Checking dependencies in real code
Real services depend on databases, caches, or other APIs. Your health check should reflect the state of those dependencies, not just whether the process is running. A healthy process with a dead database is a broken service.
Here's a health checker that monitors a database connection and updates the gRPC status accordingly. The checker runs in a background goroutine and respects context cancellation.
package main
import (
"context"
"sync"
"time"
"google.golang.org/grpc"
"google.golang.org/grpc/health"
"google.golang.org/grpc/health/grpc_health_v1"
)
// HealthChecker tracks dependencies and updates gRPC status
type HealthChecker struct {
hs *health.Server
db *Database
mu sync.Mutex
}
// NewHealthChecker creates a checker and registers the health service
func NewHealthChecker(s *grpc.Server, db *Database) *HealthChecker {
hs := health.NewServer()
// Start as SERVING; the checker will update status if dependencies fail
hs.SetServingStatus("", grpc_health_v1.HealthCheckResponse_SERVING)

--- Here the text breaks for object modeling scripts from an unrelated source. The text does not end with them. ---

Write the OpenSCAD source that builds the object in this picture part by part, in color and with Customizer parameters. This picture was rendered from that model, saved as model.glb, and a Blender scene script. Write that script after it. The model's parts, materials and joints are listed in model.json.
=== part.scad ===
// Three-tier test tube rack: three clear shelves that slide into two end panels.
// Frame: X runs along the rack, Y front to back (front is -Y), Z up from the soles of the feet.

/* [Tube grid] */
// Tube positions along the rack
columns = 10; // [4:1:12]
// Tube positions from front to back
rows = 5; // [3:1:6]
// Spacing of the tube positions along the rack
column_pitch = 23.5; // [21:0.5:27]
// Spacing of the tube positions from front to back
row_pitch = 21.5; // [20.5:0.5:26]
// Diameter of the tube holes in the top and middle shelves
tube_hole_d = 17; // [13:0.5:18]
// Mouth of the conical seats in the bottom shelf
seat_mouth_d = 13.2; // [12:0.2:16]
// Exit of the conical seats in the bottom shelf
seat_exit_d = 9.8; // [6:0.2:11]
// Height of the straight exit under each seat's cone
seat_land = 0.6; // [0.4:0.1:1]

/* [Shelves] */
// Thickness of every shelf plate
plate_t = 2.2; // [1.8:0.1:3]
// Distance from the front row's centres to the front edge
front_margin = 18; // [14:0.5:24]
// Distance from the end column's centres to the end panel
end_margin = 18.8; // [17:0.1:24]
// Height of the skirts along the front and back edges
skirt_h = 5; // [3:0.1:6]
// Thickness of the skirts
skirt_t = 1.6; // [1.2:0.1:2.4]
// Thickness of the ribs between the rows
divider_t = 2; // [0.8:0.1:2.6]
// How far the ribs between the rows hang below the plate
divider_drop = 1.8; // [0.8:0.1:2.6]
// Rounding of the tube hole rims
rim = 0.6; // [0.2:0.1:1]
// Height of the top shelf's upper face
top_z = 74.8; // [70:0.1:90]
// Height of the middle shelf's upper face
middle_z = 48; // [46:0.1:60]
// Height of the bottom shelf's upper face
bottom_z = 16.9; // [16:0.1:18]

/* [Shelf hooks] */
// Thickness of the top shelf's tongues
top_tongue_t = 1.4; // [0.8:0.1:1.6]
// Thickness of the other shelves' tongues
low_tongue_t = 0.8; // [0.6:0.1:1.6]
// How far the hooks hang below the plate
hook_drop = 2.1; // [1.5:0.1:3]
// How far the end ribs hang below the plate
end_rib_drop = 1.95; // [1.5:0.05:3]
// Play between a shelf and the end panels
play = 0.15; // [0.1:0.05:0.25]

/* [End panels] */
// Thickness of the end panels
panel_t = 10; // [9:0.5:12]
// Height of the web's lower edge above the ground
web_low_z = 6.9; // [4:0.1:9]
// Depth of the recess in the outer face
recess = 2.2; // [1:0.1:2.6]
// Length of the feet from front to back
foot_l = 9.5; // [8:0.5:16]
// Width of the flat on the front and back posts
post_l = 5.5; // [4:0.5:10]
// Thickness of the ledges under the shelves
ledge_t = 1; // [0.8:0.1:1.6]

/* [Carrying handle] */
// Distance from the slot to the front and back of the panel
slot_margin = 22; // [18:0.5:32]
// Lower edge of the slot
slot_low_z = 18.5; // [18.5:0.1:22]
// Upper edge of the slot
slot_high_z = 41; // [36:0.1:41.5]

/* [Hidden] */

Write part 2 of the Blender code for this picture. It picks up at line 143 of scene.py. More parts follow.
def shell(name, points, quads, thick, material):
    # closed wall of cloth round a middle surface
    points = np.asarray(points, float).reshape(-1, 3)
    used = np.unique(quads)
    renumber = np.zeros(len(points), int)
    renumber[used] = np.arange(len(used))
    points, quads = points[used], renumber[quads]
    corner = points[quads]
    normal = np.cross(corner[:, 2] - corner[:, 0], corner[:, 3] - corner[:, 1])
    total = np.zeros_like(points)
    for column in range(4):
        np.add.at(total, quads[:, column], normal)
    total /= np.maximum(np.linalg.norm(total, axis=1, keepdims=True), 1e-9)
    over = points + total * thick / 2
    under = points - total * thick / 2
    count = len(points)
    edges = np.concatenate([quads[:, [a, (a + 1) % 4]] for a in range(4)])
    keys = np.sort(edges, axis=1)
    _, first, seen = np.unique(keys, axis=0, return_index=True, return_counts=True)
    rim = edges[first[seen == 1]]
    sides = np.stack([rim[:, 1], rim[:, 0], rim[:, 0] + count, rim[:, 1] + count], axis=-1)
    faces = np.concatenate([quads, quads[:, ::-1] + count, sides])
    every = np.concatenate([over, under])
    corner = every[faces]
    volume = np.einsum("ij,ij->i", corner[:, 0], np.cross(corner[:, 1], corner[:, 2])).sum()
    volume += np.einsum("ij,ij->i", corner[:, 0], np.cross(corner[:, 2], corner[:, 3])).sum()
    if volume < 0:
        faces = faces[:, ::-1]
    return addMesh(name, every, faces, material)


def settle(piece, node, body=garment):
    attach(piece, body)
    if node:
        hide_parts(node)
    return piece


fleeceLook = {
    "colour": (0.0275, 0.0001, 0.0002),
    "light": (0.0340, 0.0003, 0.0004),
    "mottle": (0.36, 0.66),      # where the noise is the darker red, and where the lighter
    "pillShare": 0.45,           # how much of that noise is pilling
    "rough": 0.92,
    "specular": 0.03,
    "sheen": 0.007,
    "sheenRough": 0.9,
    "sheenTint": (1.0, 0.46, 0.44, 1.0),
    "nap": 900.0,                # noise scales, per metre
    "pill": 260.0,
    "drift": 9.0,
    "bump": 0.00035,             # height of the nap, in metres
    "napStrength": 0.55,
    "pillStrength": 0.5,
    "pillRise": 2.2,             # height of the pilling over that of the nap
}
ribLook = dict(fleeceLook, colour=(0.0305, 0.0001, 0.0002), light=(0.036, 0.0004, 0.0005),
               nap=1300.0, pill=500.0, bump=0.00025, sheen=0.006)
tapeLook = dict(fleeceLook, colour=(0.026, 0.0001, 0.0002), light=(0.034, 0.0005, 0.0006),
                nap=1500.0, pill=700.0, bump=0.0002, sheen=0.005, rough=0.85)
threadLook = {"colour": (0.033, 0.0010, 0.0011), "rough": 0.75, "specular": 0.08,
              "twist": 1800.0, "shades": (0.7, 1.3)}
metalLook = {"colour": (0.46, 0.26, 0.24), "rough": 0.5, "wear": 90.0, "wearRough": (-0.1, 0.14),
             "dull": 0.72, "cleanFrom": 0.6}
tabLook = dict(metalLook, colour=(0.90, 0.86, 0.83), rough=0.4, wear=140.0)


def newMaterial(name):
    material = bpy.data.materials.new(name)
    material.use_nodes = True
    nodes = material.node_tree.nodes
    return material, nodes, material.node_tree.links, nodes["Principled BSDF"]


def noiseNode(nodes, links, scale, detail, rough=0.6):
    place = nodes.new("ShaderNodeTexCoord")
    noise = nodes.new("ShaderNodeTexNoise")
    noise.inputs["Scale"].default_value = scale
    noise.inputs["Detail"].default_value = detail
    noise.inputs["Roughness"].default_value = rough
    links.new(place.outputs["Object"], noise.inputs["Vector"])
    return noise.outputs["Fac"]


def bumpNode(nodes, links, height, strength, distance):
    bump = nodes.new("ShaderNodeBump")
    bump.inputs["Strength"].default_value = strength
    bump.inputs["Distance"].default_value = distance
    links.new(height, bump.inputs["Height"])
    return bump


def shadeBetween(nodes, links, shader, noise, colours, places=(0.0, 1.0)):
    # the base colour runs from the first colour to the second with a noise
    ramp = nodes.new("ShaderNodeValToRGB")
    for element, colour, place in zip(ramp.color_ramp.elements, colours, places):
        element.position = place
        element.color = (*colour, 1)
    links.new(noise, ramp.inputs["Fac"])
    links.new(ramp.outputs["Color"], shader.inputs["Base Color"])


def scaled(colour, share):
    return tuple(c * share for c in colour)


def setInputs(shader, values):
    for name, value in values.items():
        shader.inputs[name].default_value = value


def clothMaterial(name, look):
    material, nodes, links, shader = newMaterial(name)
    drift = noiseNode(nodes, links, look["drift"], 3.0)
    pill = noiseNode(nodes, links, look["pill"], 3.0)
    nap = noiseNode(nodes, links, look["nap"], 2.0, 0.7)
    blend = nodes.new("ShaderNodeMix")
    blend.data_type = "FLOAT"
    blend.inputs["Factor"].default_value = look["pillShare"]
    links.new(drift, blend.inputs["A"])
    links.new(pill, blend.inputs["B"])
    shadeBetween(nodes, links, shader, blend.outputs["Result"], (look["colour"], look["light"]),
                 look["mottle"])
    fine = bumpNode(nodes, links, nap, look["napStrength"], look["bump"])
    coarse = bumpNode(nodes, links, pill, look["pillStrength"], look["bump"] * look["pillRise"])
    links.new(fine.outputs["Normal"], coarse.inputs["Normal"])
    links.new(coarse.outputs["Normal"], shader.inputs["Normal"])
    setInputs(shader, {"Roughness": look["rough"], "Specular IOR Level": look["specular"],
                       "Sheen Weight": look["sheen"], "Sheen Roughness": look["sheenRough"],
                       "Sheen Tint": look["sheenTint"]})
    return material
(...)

grpc_health_v1.RegisterHealthServer(s, hs)
return &HealthChecker{hs: hs, db: db}
}
// CheckDependencies runs a loop to verify external services
func (hc *HealthChecker) CheckDependencies(ctx context.Context) {
ticker := time.NewTicker(5 * time.Second)
defer ticker.Stop()
for {
select {
case <-ctx.Done():
return
case <-ticker.C:
hc.mu.Lock()
// Simulate a database ping check
if err := hc.db.Ping(); err != nil {
// Mark as NOT_SERVING if the database is unreachable
hc.hs.SetServingStatus("", grpc_health_v1.HealthCheckResponse_NOT_SERVING)
} else {
// Restore SERVING status when the database is back
hc.hs.SetServingStatus("", grpc_health_v1.HealthCheckResponse_SERVING)
}
hc.mu.Unlock()
}
}
}
The checker uses a mutex to protect the status update. The SetServingStatus method is not thread-safe across concurrent writes to the same key in some implementations, so locking prevents race conditions. The context parameter allows the checker to stop when the server shuts down. If you forget the cancellation path, the checker goroutine runs forever after the server exits. The worst goroutine bug is the one that never logs. A leaked health checker holds a reference to the database connection, preventing the process from exiting cleanly.
Go functions that take a context should put it as the first parameter, named ctx. This convention lets tools and readers spot the cancellation path immediately. The receiver name in the checker struct is hc, a short abbreviation matching the type. Go convention prefers one or two letter receiver names. Don't use this or self.
A healthy process with a dead database is a broken service. Update the status map when dependencies fail.
Service names and status codes
The SetServingStatus method accepts a service name and a status enum. The service name can be an empty string for the whole server, or a specific name like OrderService. If you register multiple services, you can set different statuses for each. A load balancer might check OrderService specifically to route traffic only to healthy instances.
If you don't set a status for a specific service, the server returns UNKNOWN. This distinction matters when you have a monolithic gRPC server hosting multiple logical services. You can mark one service as NOT_SERVING while keeping others SERVING. The status codes are SERVING, NOT_SERVING, and UNKNOWN. SERVING means the service is ready to handle traffic. NOT_SERVING means the service is intentionally unavailable. UNKNOWN means the server doesn't know the status of the requested service.
Kubernetes uses gRPC health checks via the grpc probe type in the pod spec. The probe calls the Check method on the specified port. If the response is SERVING, the probe succeeds. If the response is NOT_SERVING or UNKNOWN, the probe fails. Envoy proxy also supports gRPC health checks. It polls the Check method and updates the cluster membership based on the response. The health check implementation is compatible with these tools out of the box. You don't need a wrapper or adapter.
The empty string is the server. Specific names are services. Match the client request to the registered key.
Common pitfalls
If you forget to call RegisterHealthServer, the gRPC server doesn't know the health method exists. A client calling the health check receives rpc error: code = Unimplemented desc = method Health/Check not found. This error code tells the load balancer that the method isn't implemented, which usually triggers a circuit breaker or removes the backend from the pool.
Another common mistake is setting the status for a specific service name but checking the default. If you call hs.SetServingStatus("my-service", SERVING) and the client checks "", the server returns UNKNOWN. The health check returns UNKNOWN for any service name that hasn't been explicitly registered in the status map. Always set the empty string status for general readiness, or ensure your client checks the exact service name you registered.
Go code should run through gofmt. The health check code follows standard formatting rules. Don't argue about indentation; let the tool decide. Most editors run gofmt on save. The community accepts the formatting because it eliminates style debates and keeps the codebase consistent.
The standard health server handles 99% of cases. Don't reinvent the check method.
When to use the health service
Use health.NewServer when you need standard gRPC health checking for load balancers and Kubernetes probes. Use a custom HealthServer implementation when you need complex logic that the standard server doesn't support, such as per-request validation or dynamic status calculation. Use a separate HTTP health endpoint when your infrastructure requires HTTP probes instead of gRPC. Use a dedicated health check package when you are building a microservice framework that manages multiple dependencies.